Whose Cries Are Not Music

Linda Benninghoff

Publisher: Lummox Press (January 16, 2011)

Price: $15.00

ISBN-10: 1929878958


Reviewed by  Millicent Borges Accardi

 

Loss, isolation, and redemption through nature and spirituality. These are important themes in Linda Benninghoff’s lovely full-length poetry collection from Lummox Press. Whose Cries are not Music is a journey, a redemption, a direction, a solo, an orchestra. It is immortality, love and silence. It is the human world played against the background of the spiritual world with nature as its tour guide.

The visual theme of the brilliant cover, along with each section introduced by a graphic black and white outline of birds flying in a dark V formation. An outline of migration, flight. Sets the tone for the sections of the collection:  Do the Dead?, The Street Where I was a Child, For Mary, St Paul Street and After Death all of which lead us internally and also through the eye of the needle that is too small for navigation into the world of the book.

We are not sure at first. There are poems about care-giving, there are glimpses into a period of solitude and caring for an older parent, a friend perhaps.

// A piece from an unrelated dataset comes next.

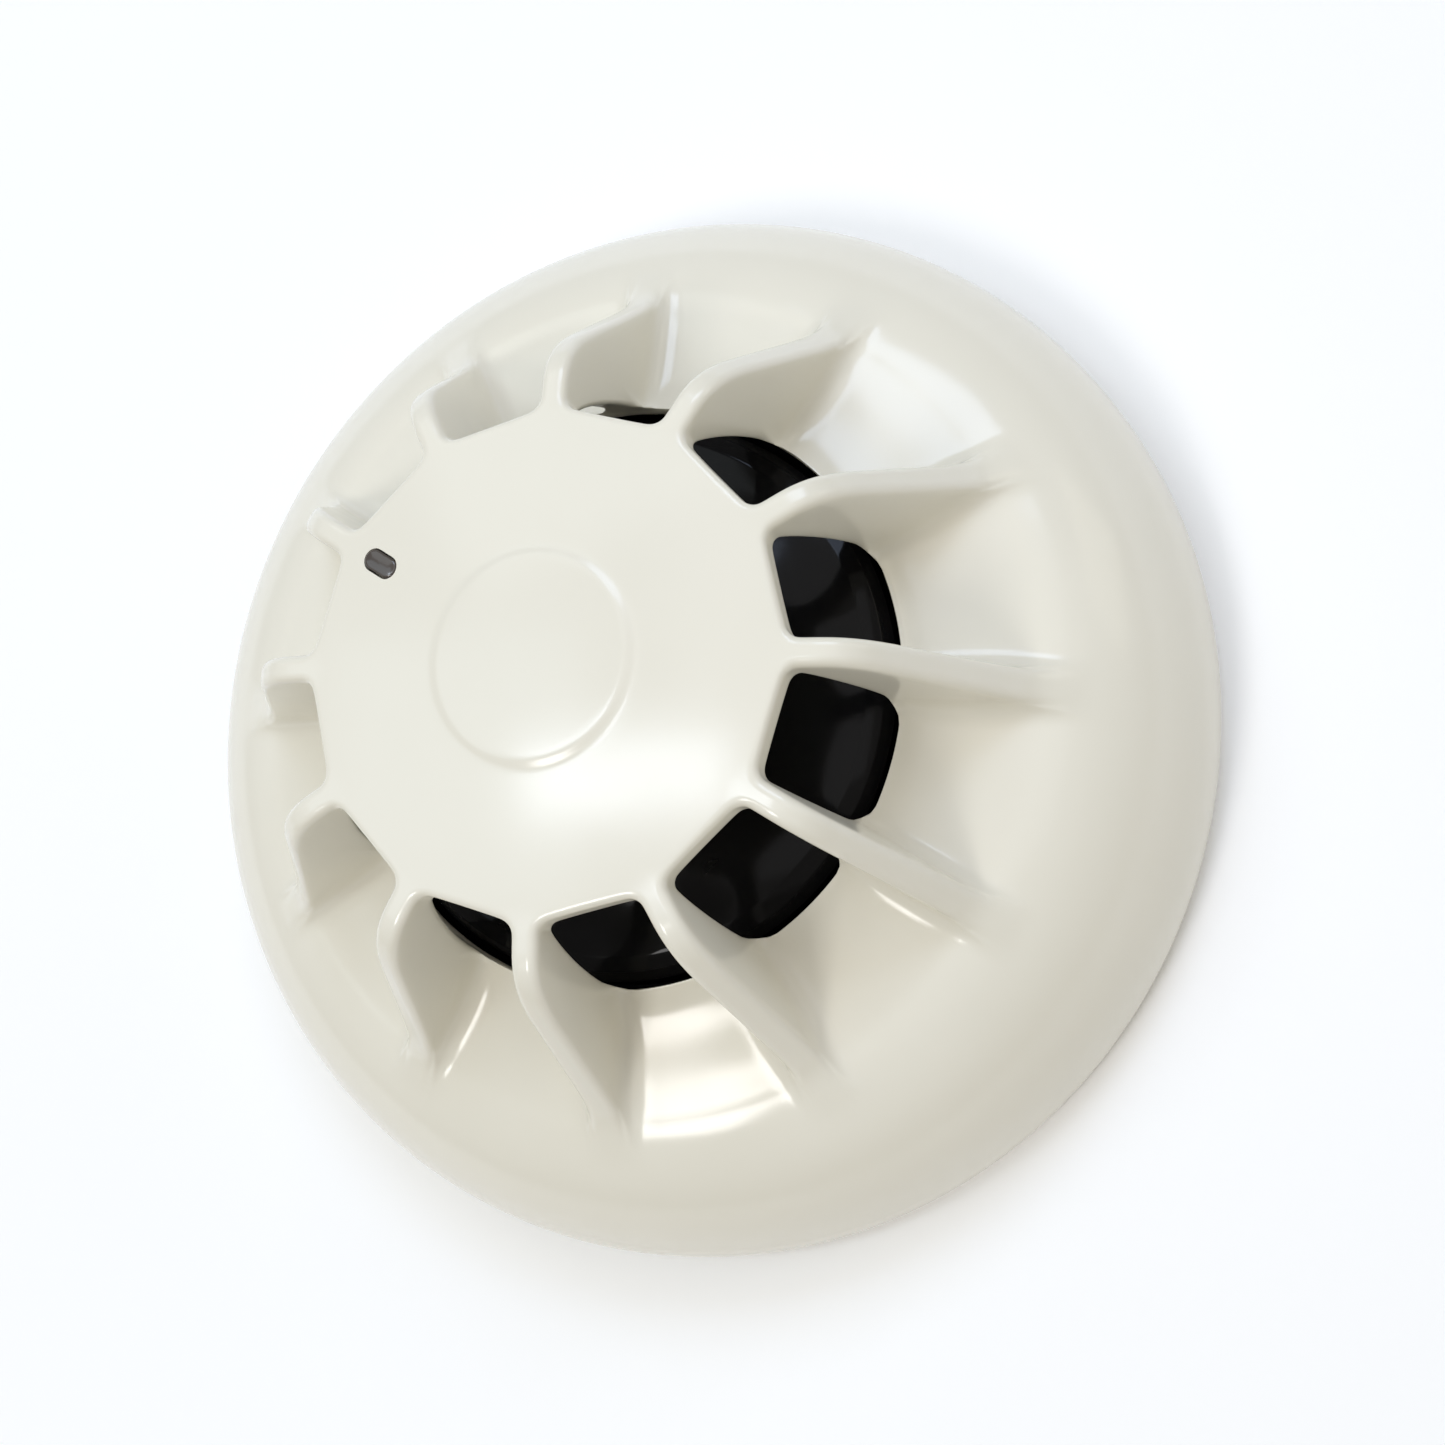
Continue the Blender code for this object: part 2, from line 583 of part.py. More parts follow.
board_screw = turned("board_screw_1", pan_screw(2.0, 15.3, Z_PARTS, 0.95, 10.3), 12,
                     ZINC, head_axis, closed=False)
x, y = polar(R_STANDOFF, 45.0)
board_screw.location = (x * MM, y * MM, 0)
twin = board_screw.copy()
twin.name = "board_screw_2"
twin.location = (-x * MM, -y * MM, 0)
PARTS.objects.link(twin)

# ================================================================ mounting base
fixing_slots = []
for az, r, length, lie in ((45.0, 30.0, 9.0, 0.0), (225.0, 30.0, 9.0, 0.0),
                           (135.0, 25.0, 7.0, 90.0), (315.0, 25.0, 7.0, 90.0)):
    cx, cy = polar(r, az)
    fixing_slots.append(slot_outline(cx, cy, length, 4.6, lie))
mounting_base = plate("mounting_base", [circle(0, 0, R_BASE, 64), circle(0, 0, R_CABLE, 28)]
                      + fixing_slots, 0.0, BASE_THICK, BASE_PLASTIC, base_frame)
ring_wall = as_cutter(plate("ring_wall", [circle(0, 0, 39.2, 48), circle(0, 0, 37.4, 48)],
                            BASE_THICK - 0.5, Z_RING))
locating_rim = as_cutter(plate("locating_rim", [circle(0, 0, 47.0, 48), circle(0, 0, 45.6, 48)],
                               BASE_THICK - 0.6, 4.2))
collar = as_cutter(plate("cable_collar", [circle(0, 0, 13.2, 28), circle(0, 0, 11.8, 28)],
                         BASE_THICK - 0.4, 3.6))
pad_ob = block("pad", 26.0, 0, 15.2, 9.2, BASE_THICK - 0.7, Z_PAD, coll=CUTTERS)
pads = spread(pad_ob, TERMINAL_AZ, "pads")
ledge_ob = plate("ledge", [sector(35.0, 38.3, -LEDGE_HALF, LEDGE_HALF, 3)], 6.2, Z_RING - 0.05,
                 coll=CUTTERS)
ledges = spread(ledge_ob, LUG_AZ, "ledges")
stop_ob = plate("stop", [sector(35.05, 38.3, -LUG_HALF - 3.2, -LUG_HALF - 0.6, 1)],
                BASE_THICK - 0.7, Z_RING - 0.1, coll=CUTTERS)
stops = spread(stop_ob, LUG_AZ, "lock_stops")
free_ob = plate("free_stop", [sector(35.05, 38.3, LUG_HALF + TWIST + 0.6, LUG_HALF + TWIST + 3.2, 1)],
                BASE_THICK - 0.7, Z_RING - 0.1, coll=CUTTERS)
free_stops = spread(free_ob, LUG_AZ, "free_stops")
thread_ob = rod("terminal_thread", R_TERMINAL, 0, 2.0, 0.5, Z_PAD + 2.0, 12)
threads = spread(thread_ob, TERMINAL_AZ, "terminal_threads")
for piece in (ring_wall, locating_rim, collar, pads, ledges, stops, free_stops):
    boolean(mounting_base, 'UNION', piece)
boolean(mounting_base, 'DIFFERENCE', threads)

# ================================================================ terminals and contacts
arm = [(18.7, 3.95), (26.2, 3.95), (27.4, 4.1), (28.4, 4.55), (29.3, 4.9), (30.2, 4.9),
       (31.0, 4.6), (31.8, 4.1)]
contact_spring = plate("contact_spring_1", [strip_outline(arm, 0.5)], -3.1, 3.1, BRASS,
                       base_frame, upright=True)
repeat(contact_spring, ["contact_spring_%d" % i for i in (1, 2, 3, 4)], TERMINAL_AZ)
for i, az in enumerate(TERMINAL_AZ):
    hole = rod("spring_hole_%d" % (i + 1), *polar(R_TERMINAL, az), 2.0, 2.0, 6.0, 12)
    spring = bpy.data.objects["contact_spring_%d" % (i + 1)]
    spring.data = spring.data.copy()
    boolean(spring, 'DIFFERENCE', hole)

for i, az in enumerate(TERMINAL_AZ):
    x, y = polar(R_TERMINAL, az)
    axis = empty("terminal_axis_%d" % (i + 1), (x, y, 0), base_frame)
    axis.rotation_euler.z = math.radians(az)
    clamp = plate("clamp_plate_%d" % (i + 1),
                  [[(-3.3, -2.9), (-2.8, -3.4), (2.8, -3.4), (3.3, -2.9), (3.3, 2.9), (2.8, 3.4),
                    (-2.8, 3.4), (-3.3, 2.9)], circle(0, 0, 2.0, 12)],
                  4.5, 5.3, BRASS, axis)
    screw = turned("terminal_screw_%d" % (i + 1), pan_screw(2.7, 7.2, 5.6, 1.6, 0.9), 14, ZINC,
                   axis, closed=False)
    recess = cross_recess("recess_%d" % (i + 1), x, y, 6.5, 8.0, 3.2, 0.9)
    boolean(screw, 'DIFFERENCE', recess)
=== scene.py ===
# Looks of the heat detector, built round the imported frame.  Metres, +Z up.
# Lengths below are millimetres and are scaled by MM where meshes are made.

import bpy
import bmesh
import math
from mathutils import Matrix, Vector
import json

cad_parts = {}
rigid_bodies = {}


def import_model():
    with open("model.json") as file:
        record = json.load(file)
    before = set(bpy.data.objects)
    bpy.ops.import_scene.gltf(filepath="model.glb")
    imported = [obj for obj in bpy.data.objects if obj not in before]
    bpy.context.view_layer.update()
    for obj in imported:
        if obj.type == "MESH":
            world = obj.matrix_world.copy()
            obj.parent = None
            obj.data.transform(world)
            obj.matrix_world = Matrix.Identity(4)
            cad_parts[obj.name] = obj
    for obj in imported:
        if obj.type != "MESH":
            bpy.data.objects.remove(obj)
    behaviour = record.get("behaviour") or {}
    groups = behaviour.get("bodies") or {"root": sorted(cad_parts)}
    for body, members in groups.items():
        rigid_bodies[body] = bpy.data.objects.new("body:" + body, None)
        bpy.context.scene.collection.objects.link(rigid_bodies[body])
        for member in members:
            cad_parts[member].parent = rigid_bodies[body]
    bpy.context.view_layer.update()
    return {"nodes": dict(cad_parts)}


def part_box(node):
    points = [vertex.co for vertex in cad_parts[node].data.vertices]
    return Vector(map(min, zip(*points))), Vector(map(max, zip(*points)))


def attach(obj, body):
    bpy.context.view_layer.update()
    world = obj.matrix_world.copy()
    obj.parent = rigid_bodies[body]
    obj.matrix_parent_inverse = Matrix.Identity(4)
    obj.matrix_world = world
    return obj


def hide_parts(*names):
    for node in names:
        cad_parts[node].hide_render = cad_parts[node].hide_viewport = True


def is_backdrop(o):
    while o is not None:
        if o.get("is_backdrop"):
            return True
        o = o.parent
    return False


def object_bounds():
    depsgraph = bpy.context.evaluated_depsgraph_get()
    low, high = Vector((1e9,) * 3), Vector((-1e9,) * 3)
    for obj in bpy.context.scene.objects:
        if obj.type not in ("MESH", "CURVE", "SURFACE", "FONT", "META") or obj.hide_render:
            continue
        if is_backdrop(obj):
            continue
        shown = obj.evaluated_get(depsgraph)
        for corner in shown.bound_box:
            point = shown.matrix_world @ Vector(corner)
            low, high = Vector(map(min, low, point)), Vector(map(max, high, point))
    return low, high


MM = 0.001

for old in list(bpy.data.objects):
    bpy.data.objects.remove(old, do_unlink=True)

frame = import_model()
NODES = frame["nodes"]
SCENE = bpy.context.scene


def top_of(node):
    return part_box(node)[1]


# sizes come from the frame wherever a node gives them
R_HEAD = round(-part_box("outer_cover")[0].x / MM, 1)
Z_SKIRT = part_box("outer_cover")[0].z / MM
R_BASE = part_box("mounting_base")[1].x / MM
Z_FACE = 37.3
FACE_RISE = 1.5
R_FACE = 21.3
BADGE_RISE = 0.25
Z_SOFFIT = 35.0
N_RIBS = 12
RIB_PHASE = 15.0
HALF = math.pi / N_RIBS
R_SILL = 26.0
WALL = 1.8
R_CROWN, Z_CROWN, Z_WAIST = 34.9, 18.6, 2.2
LED_LO, LED_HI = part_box("light_pipe")
R_LED = math.hypot((LED_LO.x + LED_HI.x) / 2, (LED_LO.y + LED_HI.y) / 2) / MM
AZ_LED = math.degrees(math.atan2((LED_LO.y + LED_HI.y) / 2, (LED_LO.x + LED_HI.x) / 2))
PILL_LONG, PILL_WIDE, PILL_GAP = 3.3, 1.75, 0.14


# ------------------------------------------------------------------ small maths
def lerp(a, b, t):
    return a + (b - a) * t


def ease(x):
    x = min(max(x, 0.0), 1.0)
    return x * x * (3 - 2 * x)


def polar(r, az):
    a = math.radians(az)
    return (r * math.cos(a), r * math.sin(a))


def table(pairs, x):
    """Smooth monotone reading of a table of (x, y)."""
    xs = [p[0] for p in pairs]
    ys = [p[1] for p in pairs]
    if x <= xs[0]:
        return ys[0]
    if x >= xs[-1]:
        return ys[-1]
    n = len(xs)
    d = [(ys[i + 1] - ys[i]) / (xs[i + 1] - xs[i]) for i in range(n - 1)]
    m = [d[0]] + [0.0 if d[i - 1] * d[i] <= 0 else 2 * d[i - 1] * d[i] / (d[i - 1] + d[i])
                  for i in range(1, n - 1)] + [d[-1]]
    for i in range(n - 1):
        if x <= xs[i + 1]:
            h = xs[i + 1] - xs[i]
            t = (x - xs[i]) / h
            return ((2 * t ** 3 - 3 * t ** 2 + 1) * ys[i] + (t ** 3 - 2 * t ** 2 + t) * h * m[i]
                    + (-2 * t ** 3 + 3 * t ** 2) * ys[i + 1] + (t ** 3 - t ** 2) * h * m[i + 1])
    return ys[-1]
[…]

The V formation of birds flying indicates that they are migrating in the early to late fall from cooler climates to where there is warmth in the winter. A similar care with this poetry. It moves between seasons, each section contained within its own society.

The benefits of the formation include sight, in that every bird keeps track of every other bird in the group. Communication during flight is also made easier due to the V shape and injured birds can easily fall out of formation, with other birds offering protection. Military planes use this formation for the same reasons. Community, safety, vision.

These poems question mortality, spirituality and faith. They are filled with glimpses of how humans (like birds) watch over each other in life and death, in “Do the Dead?” the narrator asks, “Do the dead stop and rest” then,

a voice spoke to me

loud and soft

with a sound

like a fly beating its wings

against paper.

 

Recurring themes include hands, birds, silent pots, mother, snow, fruit. Over and over the reader is returned to significant objects with power: As in “Snowy Winter” Benninghoff  remembers “The praying silence/of the pots in the kitchen,” and a friend, after stopping for mango juice remarks, “don’t worry about the future/I will always take care of you”

Both the narrator and the friend bond like birds no longer in flight, no longer migrating.

Music and nature are infused in Benninghoff’s work so much that it reminds one of the association between life and harmony and the after-life.

In an article about near death experience, Kevin Williams asserts, “The universe was created using the tools of music, harmony, and balance. . .Near-death accounts provide many interesting descriptions of the music that is often heard in the spirit realms.”

And the spiritual realm is where these poems take place. The music is within the words.


The lead poems set the pace.


Like the birds in formation, this collection travels through its journey comforted, guided and in community to reach its destination, trusting the journey. Not the destination.







Linda Benninghoff is the author of three chapbooks of poetry, "The Street Where I Was a Child," "Departures" and "The Spaces Between Things." Her work won the Poetry Super Highway annual contest and has been shortlisted for the Cinnamon Press Poetry Book Prize.

She graduated from Johns Hopkins University with a BA in English and has a MA in Creative Writing from SUNY at Stony Brook. She has worked at various jobs, including free-lance writing.